4. Estimation Evolution

Their estimation also matured. Rather than using Story Points, the team shifted to time-based forecasting: how many weeks would it take to complete the task? With 3-week Sprints, the range was simple: 1, 2, or 3. It wasn’t textbook, but it worked—it shifted focus to flow rather than effort. It also helped during Sprint Planning to forecast the number of items to be pulled into the Sprint Backlog. Additionally, this allowed them to identify which items needed to be started early in the Sprint to be completed before the end of the Sprint.

Results

Within nine months, the impact was undeniable:

  • Cycle time shortened dramatically. From an 85% probability of 168 days to 18 days. 
  • The achievement rate of Sprint Goals increased by 200%.
  • The Release Frequency increased by 1.200%.
  • Forecast accuracy improved, and overcommitment dropped.

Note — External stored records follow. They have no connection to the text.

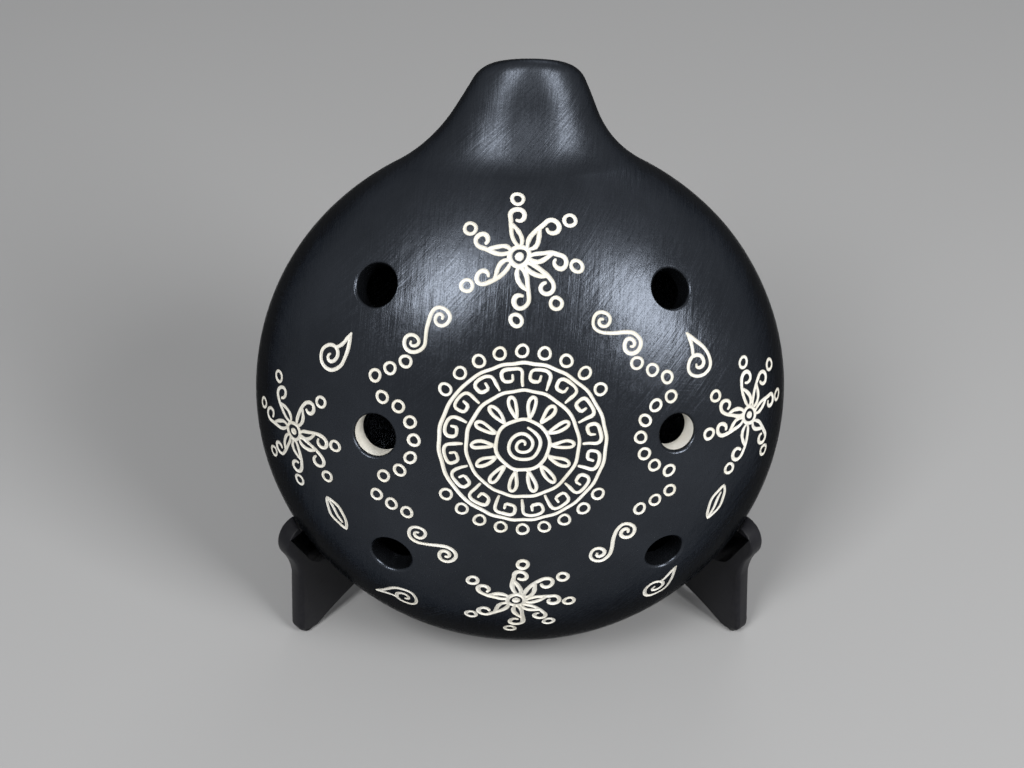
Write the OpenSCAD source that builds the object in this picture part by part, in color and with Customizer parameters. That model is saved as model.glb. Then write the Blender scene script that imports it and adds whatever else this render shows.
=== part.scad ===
// Six-hole clay ocarina resting in a low folding stand.
// Millimetres. +Z up, the finger holes face -Y, and the origin is on the
// surface the stand's feet rest on, under the middle of the round body.
// The body is an ellipsoid of revolution that leans back in the stand; its
// two shells meet at the rim, and the blowing end closes them at the top.

/* [Body] */
// Width of the round body across its rim
body_w = 130; // [80:1:160]
// Thickness of the body from front to back
body_t = 78; // [50:1:100]
// Thickness of the clay wall
wall = 5.5; // [3.5:0.1:8]
// Angle that the body leans back in the stand
lean = 20; // [0:1:30]
// Height of the body's lowest point above the floor
ground_gap = 3.6; // [1:0.1:20]
// Radius of the clay coil pressed into the seam inside
coil_r = 3; // [1:0.1:5]
// Distance that the coil stops short of the blowing end
coil_gap = 4; // [1:0.1:10]

/* [Blowing end] */
// Length of the blowing end past the rim of the round body
neck_l = 15.9; // [5:0.1:40]
// Half width where the sides of the blowing end would meet its end
mouth_half = 11.2; // [8:0.1:20]
// Taper of each side of the blowing end, from its axis
mouth_taper = 28; // [5:1:40]
// Radius of the rounded lip corners
lip_r = 6.8; // [1:0.1:10]
// Radius of the hollow curve between body and blowing end
neck_fillet = 30; // [10:1:60]
// Thickness of the blowing end as a share of its width
mouth_flat = 0.8; // [0.5:0.01:1]
// Backward slope of the blowing end's face
mouth_slope = 19; // [0:1:25]
// Rise of the domed end face over the lips
mouth_crown = 0.9; // [0:0.1:3]
// Lean of the hand-made blowing end to the right
mouth_shift = 2.1; // [0:0.1:4]

/* [Windway and voicing] */
// Width of the windway
windway_w = 12; // [6:0.5:20]
// Height of the windway
windway_h = 1.8; // [1:0.1:4]
// Distance of the windway's mouth behind the middle plane
windway_in = 0.8; // [-3:0.1:5]
// Thickness of the clay from the middle of the windway's exit to the back
roof_t = 4.9; // [3:0.1:8]
// Length of the sound window along the body
window_l = 7; // [4:0.1:12]
// Length of the sloped ramp below the sharp edge
ramp_l = 12; // [6:0.5:25]

/* [Finger holes] */
// Upper left hole: across, up from the middle, diameter
hole_ul = [-32.8, 35.2, 10]; // [-60:0.1:60]
// Upper right hole: across, up from the middle, diameter
hole_ur = [34.1, 34.3, 9.2]; // [-60:0.1:60]
// Middle left hole: across, up from the middle, diameter
hole_ml = [-33.6, 1.3, 10.2]; // [-60:0.1:60]
// Middle right hole: across, up from the middle, diameter
hole_mr = [36.1, 1.7, 8.8]; // [-60:0.1:60]
// Lower left hole: across, up from the middle, diameter
hole_ll = [-30.7, -30.5, 10]; // [-60:0.1:60]
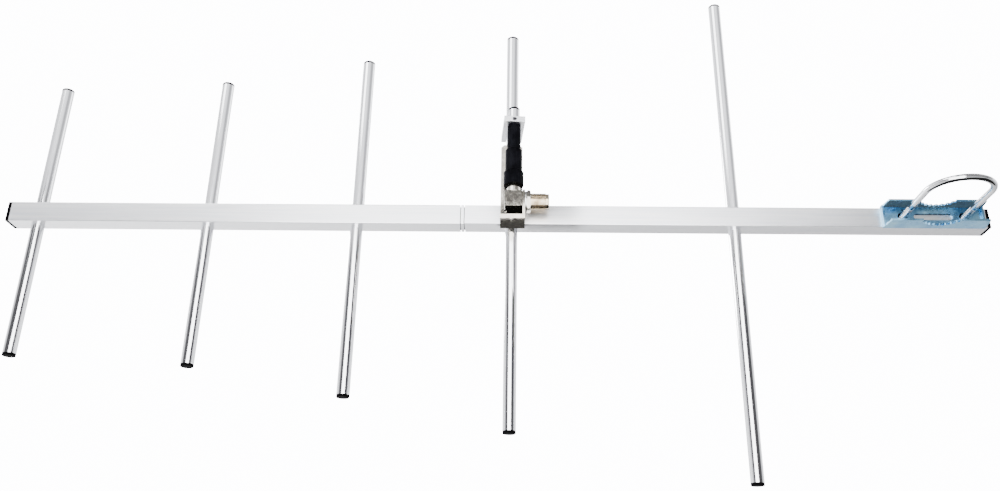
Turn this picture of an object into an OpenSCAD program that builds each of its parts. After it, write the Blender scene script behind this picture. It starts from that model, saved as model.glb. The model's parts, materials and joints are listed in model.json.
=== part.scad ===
// Five-element gamma-matched yagi antenna with a U-bolt mast clamp.
// Millimetres. +X runs along the boom towards the mast end, +Z runs along the elements and
// the mast, and -Y is the side that carries the feed and the clamp. The origin is on the axis
// of the smallest mast that the clamp takes, level with the boom.

/* [Boom] */
// Side of the square boom tube
boom_w = 20; // [18:1:25]
// Wall of the boom tube
boom_wall = 1.5; // [1.2:0.1:2]
// Mast axis to the rear end of the boom
rear_overhang = 54; // [52:1:80]
// Foremost director to the front end of the boom
front_overhang = 28; // [20:1:60]
// Seam of the two boom sections, ahead of the driven element
seam_ahead = 47; // [40:1:60]
// Width of the flush collar between the two sections
collar_w = 2.8; // [2:0.2:6]
// Gap between the collar and each section
seam_gap = 0.8; // [0.2:0.1:1]

/* [Elements] */
// Outside diameter of the element tubes
tube_d = 12; // [10:1:12]
// Wall of the element tubes
tube_wall = 1; // [0.8:0.1:1.5]
// Length of the reflector, caps included
reflector_len = 503; // [480:1:530]
// Length of the driven element, caps included
driven_len = 418; // [400:1:440]
// Length of the director nearest the driven element
director_1_len = 356; // [330:1:380]
// Length of the middle director
director_2_len = 302; // [280:1:330]
// Length of the foremost director
director_3_len = 285; // [260:1:310]
// Mast axis to the reflector
mast_to_reflector = 187; // [170:1:220]
// Reflector to the driven element
reflector_to_driven = 215; // [200:1:230]
// Driven element to the first director
driven_to_director_1 = 150; // [140:1:160]
// First director to the second
director_1_to_2 = 145; // [135:1:155]
// Second director to the third
director_2_to_3 = 166; // [155:1:175]

/* [Gamma feed] */
// Distance between the axes of the gamma tube and the boom
gamma_off = 24; // [24:0.5:28]
// Sideways offset of the gamma tube from the driven element
gamma_side = 2; // [0:0.5:3]
// Outside diameter of the gamma tube
gamma_d = 11; // [10:0.5:11]
// Height of the top of the gamma tube's cap above the boom axis
gamma_top = 109; // [106:1:118]
// Height of the underside of the shorting bar
bar_z = 90; // [84:1:92]
// Height of the connector axis above the boom axis
socket_z = 7.2; // [6.5:0.1:8]
// Diameter of the connector's coupling thread (5/8 inch)
socket_d = 15.88; // [15.8:0.02:16]

/* [Mast clamp] */
// Rod diameter of the U-bolt
rod_d = 6; // [5:0.5:6]
// Spacing of the U-bolt's legs, axis to axis
leg_pitch = 58; // [56:1:60]
// Radius of the smallest mast, which rests on the saddle's teeth
mast_r = 19; // [18:0.5:20]
// Height of the saddle's flanges above the face of the boom
flange_h = 18; // [16:0.5:20]
// Length of the saddle
saddle_len = 96; // [90:1:100]
// Crown of the U-bolt, ahead of the boom axis
crown_y = 98.4; // [94:0.2:100]

/* [Hidden] */
$fn = 48;
fit = 0.05;              // radial clearance of running fits
over = 1;                // how far cutters run past a face

// stations along the boom, measured from the mast axis
x_reflector = -mast_to_reflector;
x_driven = x_reflector - reflector_to_driven;
x_director_1 = x_driven - driven_to_director_1;
x_director_2 = x_director_1 - director_1_to_2;
x_director_3 = x_director_2 - director_2_to_3;
x_seam = x_driven - seam_ahead;
x_rear = rear_overhang;
x_front = x_director_3 - front_overhang;
ELEMENTS = [x_reflector, x_driven, x_director_1, x_director_2, x_director_3];

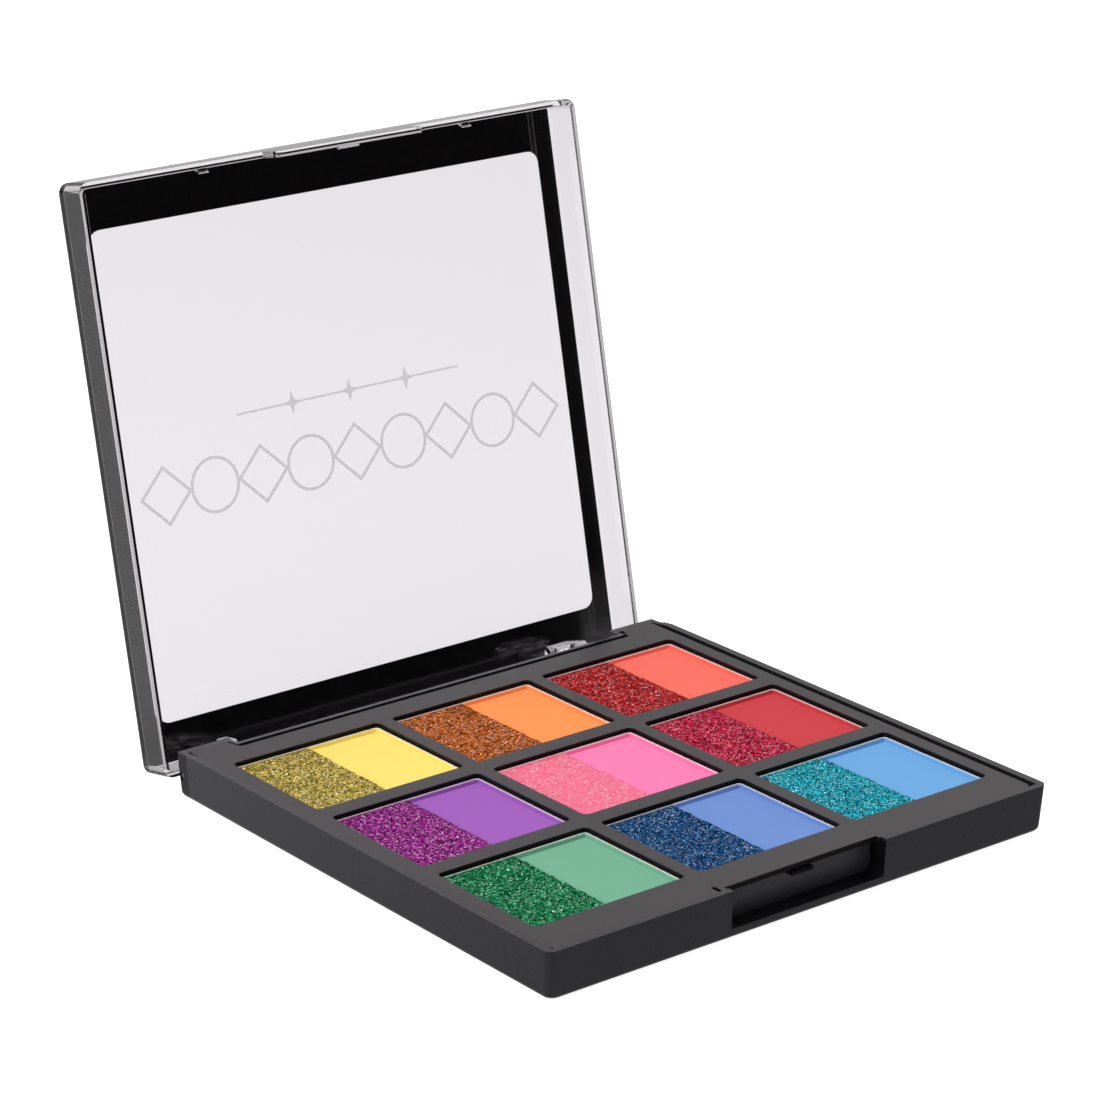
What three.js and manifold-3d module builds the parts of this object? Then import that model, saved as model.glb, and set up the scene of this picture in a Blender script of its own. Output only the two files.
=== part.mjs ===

The team didn’t just improve at Scrum and their delivery—they started enjoying the work again.

Conclusion

This transformation made the team’s delivery system reliable. By integrating Kanban into their Scrum implementation, they introduced the structure, transparency, and flow control that had been missing. Work stopped falling through the cracks. Forecasts became evidence-based. Sprint Goals became achievable.

 

They didn’t change the framework—they changed how they used it. The result was faster releases, fewer blockers, higher trust, and a team that finally had the tools to own and improve its ways of working.

“Over time, the team transformed from a quarreling bunch of individuals into a solution-focused and mutually respectful community. We didn’t just fix delivery—we rediscovered our rhythm, our voice, and our confidence as a team.”

— Daniel Mark

Now that the team can work in small batches and deliver customer value frequently, they can run more experiments and shift their focus toward improving customer outcomes. 

 

If you're navigating dysfunction in a Scrum environment, the advice is simple: don't abandon it—evolve it.